Opinion
Pete Kendall: Hankering for fishing shared by many friends, family members
It is said that if you teach a man to fish, he’ll never starve.
That could be accurate, but I’m proof positive that the converse is not true.
Nobody ever taught me how to fish, and as you can probably tell by sizing up the corpulent mug shot accompanying this column, I’ve never starved.
But I do like fish.
And I like to fish.
Please bear with me as I explain.
If I happen to be hungry for fish, I generally go buy some, pre-cooked, at Fred Lobster.
Or I tag along to mooch when others go to fish, such as the time I followed Gerald Hayworth to the banks of the Brazos River, where he set and ran a trotline, cleaned the resulting channel catfish, dropped them in a deep fryer and invited me to dine.
I kind of caught several black bass on Lake Whitney one morning in the mid ’80s. I say “kind of” because a friend named Ricky Marshall loaned me a bait-casting rod and reel and another friend named Phil Irwin tied a plastic purple worm onto my leader.
All I had to do was drop the line in the water, wait for something to act fish-like, and then pull.
The two resulting critters were the tastiest I’ve ever eaten. They should have been. They were prepared by my mother, not by me.
I have experienced considerable excitement while fishing.
In the summer of 1956, I caught a 14.5 pound snook in the Gulf of Mexico off Venice, Fla., where I was visiting my grandparents.

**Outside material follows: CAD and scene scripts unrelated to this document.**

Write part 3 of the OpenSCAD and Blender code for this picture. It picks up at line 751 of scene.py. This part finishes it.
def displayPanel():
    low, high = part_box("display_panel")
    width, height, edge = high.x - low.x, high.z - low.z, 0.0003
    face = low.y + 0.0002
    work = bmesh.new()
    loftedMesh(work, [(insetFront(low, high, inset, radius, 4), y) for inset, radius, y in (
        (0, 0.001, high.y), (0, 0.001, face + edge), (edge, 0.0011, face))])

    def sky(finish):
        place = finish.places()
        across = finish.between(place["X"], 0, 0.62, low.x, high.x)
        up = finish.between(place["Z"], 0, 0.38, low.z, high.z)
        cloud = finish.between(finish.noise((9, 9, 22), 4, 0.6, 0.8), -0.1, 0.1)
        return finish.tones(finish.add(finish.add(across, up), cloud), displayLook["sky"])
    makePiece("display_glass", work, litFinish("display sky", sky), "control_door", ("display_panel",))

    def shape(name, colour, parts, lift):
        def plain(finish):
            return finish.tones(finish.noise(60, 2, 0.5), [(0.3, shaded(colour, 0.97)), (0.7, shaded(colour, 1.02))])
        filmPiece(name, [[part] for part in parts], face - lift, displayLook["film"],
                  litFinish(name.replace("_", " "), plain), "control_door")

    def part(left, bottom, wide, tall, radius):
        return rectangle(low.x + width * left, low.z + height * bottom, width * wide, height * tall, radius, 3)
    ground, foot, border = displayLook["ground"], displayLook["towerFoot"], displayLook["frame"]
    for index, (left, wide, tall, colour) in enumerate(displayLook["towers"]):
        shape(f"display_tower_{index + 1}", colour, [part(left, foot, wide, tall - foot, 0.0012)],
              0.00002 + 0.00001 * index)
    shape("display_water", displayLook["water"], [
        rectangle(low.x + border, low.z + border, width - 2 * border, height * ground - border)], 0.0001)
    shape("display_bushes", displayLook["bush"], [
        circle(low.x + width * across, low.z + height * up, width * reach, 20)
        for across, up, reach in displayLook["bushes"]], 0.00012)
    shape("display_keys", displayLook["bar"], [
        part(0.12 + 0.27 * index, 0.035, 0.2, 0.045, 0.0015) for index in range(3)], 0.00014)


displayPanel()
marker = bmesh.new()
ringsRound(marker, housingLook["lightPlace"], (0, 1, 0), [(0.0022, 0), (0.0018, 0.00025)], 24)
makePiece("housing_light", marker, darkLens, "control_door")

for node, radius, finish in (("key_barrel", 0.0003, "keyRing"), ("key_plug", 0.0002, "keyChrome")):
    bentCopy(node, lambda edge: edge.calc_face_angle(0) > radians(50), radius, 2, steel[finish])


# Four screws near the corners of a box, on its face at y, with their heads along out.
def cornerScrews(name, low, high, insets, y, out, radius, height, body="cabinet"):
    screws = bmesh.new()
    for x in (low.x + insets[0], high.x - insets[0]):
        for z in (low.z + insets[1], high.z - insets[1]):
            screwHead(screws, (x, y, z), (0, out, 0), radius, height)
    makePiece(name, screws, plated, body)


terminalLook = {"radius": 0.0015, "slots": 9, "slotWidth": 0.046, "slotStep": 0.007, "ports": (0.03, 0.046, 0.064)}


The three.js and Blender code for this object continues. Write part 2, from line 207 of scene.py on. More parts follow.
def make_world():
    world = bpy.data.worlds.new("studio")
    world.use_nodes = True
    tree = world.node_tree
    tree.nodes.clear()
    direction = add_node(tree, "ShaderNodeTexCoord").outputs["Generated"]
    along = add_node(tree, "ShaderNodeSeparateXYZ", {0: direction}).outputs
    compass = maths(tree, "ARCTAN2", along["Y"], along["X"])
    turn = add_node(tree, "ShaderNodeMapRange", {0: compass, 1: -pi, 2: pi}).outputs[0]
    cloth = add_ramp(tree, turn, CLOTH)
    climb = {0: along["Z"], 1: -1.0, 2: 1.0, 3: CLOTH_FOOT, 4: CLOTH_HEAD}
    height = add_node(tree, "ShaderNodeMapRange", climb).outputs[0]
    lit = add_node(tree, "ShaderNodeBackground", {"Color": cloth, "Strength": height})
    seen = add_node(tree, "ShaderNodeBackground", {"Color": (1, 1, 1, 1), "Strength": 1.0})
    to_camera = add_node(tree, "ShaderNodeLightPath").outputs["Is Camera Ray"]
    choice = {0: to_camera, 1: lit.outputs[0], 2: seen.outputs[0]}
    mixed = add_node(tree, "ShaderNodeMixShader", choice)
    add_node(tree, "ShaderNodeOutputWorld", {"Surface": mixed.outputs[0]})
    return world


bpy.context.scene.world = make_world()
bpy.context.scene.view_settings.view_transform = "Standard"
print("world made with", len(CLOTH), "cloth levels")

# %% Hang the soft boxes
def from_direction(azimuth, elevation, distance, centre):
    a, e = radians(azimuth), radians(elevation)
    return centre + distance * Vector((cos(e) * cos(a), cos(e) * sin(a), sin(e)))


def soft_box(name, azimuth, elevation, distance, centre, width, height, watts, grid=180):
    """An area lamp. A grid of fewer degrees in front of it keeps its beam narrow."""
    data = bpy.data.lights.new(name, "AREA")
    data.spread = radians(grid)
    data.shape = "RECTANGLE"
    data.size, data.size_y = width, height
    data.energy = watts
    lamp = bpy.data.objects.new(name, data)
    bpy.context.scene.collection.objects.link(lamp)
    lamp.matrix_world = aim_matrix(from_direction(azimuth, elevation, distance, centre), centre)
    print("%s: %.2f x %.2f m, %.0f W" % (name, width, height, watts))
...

My financial adviser would have been proud of the decision I made when old Gramps asked, “Do you want to fillet it, or do you want to sell it to the restaurant in Sarasota?”
Sell the rascal, I told him. I think I bought boxing gloves with the resulting windfall.
In the spring of about 1991, with reports of sandbass running in the Brazos, I accompanied a friend I will not name, Jerry Cunningham, to a promising spot on the water near Nemo. He promptly fell in.
I brought back no fish, but I gleaned several nice anecdotes for a column that weekend.
I would dearly love to add the excitement of fly fishing to my outdoors résumé.
I inherited a goodly amount of fly fishing “stuff” from the father, who was a fly fishing devotee. He never caught anything besides perch, but he sure could cast — and who cares whether a fish bites or not as long as you can place the microscopic fake insect on his nose so he’ll go into writhing fits of ecstasy and bite down on the hook?
Well, I’d like to learn how to fly fish. Would anybody like to teach me?
That’s what I thought.
I’m willing to bet our late publisher, Paul Griffith, would have been more than happy to take me to the banks of Buffalo Creek for a fly fishing lesson.
He probably wouldn’t have known how to fly fish, either, but he would have entertained me with funny stories.
Telling funny stories was one of the things Paul did best, along with writing an intentionally, or unintentionally, riotous fishing column for the Times-Review.
I happen to have a sample right here:
“Wonder what fishing was like 100 years ago in Johnson County? This being our Centennial edition, we thought we might digress a bit on the fish history of our proud 100-year-old county,” Paul wrote in 1954. “First we would apologize for no column last week, and it was gratifying to know that quite a few readers asked us why. The answer is that we have another small job as advertising manager and from the looks of this edition you can see we have been busier than a goggle eye perch guarding a nest.
“But let’s get back to that fish history. Just imagine all the fish that have been caught in this county in the last 100 years! Put them all on one stringer, and it would probably go around the world.
“Wonder what the old pioneer crossing the county in a covered wagon did when he came upon the beautiful clear waters of the Nolan and Brazos rivers?
“I imagine he could just look in and see hundreds of fine game fish. Well, that did it. He hastily got out his trusty fly rod and a black gnat and caught a hundred whoppers without batting an eye.
“Wait a minute! That’s what we would have done ... but this old boy is tired and hungry and history hasn’t caught up with the fly rod. So, I’ll bet his stomach got the best of his sporting blood and he just waded in and grappled him a few nice old lunkers to be roasted over the evening camp fire.
“Man, Oh Man! What you and I wouldn’t give for a chance at these fine streams when they were virgin territory! Coming on down the line, we imagine Pat Cleburne and Col. Chambers probably bet two Indian scalps on many an afternoon as to who would catch the biggest fish out of McAnear or Buffalo creeks.
“Soon young communities were springing up over the county and most of them centered on an all-important water hole. Fish was a very important part of the diet in those days when a man had to live from the rivers and game all abounding in great numbers.
“The Indians speared, trapped and grappled their fish, and the white man caught on easily. Then some wise guy brought in fish hooks of whale bone and what not, eliminated the practice of getting wet and introduced the sporting chance to fishing.”
Such eliminated the fun of fishing for Paul, who thereafter turned for his simple pleasures to the game of golf. But that’s another story.